J2EE defines a standard for developing multitier enterprise applications. J2EE simplifies enterprise applications by basing them on standardized, modular components, by providing a complete set of services (persistence, security, transactions, and so on) to those components, and by handling many details of application behavior declaratively, without complex programming. However, the architecture's presentation layer is primarily HTML-based, thus limiting the target audience largely to Web browsers. Tomorrow's audience will be much broader, what with a variety of new devices about to revolutionize how we send and receive information. As such, it's imperative to decouple content from presentation logic and become independent of our intended audience's devices. XML is the solution.

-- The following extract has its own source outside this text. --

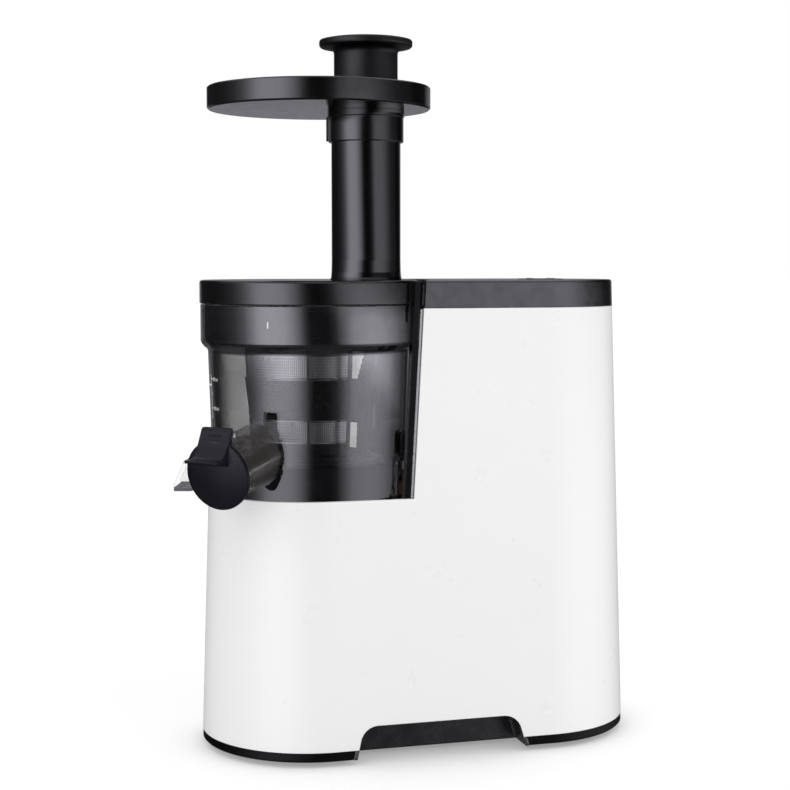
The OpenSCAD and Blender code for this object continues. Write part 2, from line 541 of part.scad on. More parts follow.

XML's Web publishing capabilities are possible using XSLT to transform XML documents into other textual documents. These target documents are often XML-based languages themselves (with HTML serving as a notable exception as it is based on SGML). As a metalanguage, XML can also produce other Web languages such as:

  • XHTML (for Web browsers, WebTV, and soon WAP devices)
  • WML (a language for describing two-dimensional graphics in XML)
  • SVG
  • MathML
  • VoxML (for voice)


XSLT can transform an XML document into any one of these target languages. Once we've expressed the solution in terms of XML, we can leverage it using XML's sister technologies to produce powerful, media-aware Web application that will remain invariant to target device changes.

Case study

The case study develops a software application to automate a car rental company's various processes -- reserving, renting, and returning a car. Our objectives: analyze, design, and implement the car rental agency system and build a scalable system capable of targeting multiple end user devices (Web browsers, WAP -- Wireless Application Protocol -- phones, Web TV, and so on).

For simplicity's sake, we'll implement just one use case: reserve car. Other use cases such as modify/cancel reservation, return/rent car, or maintain car could be similarly implemented.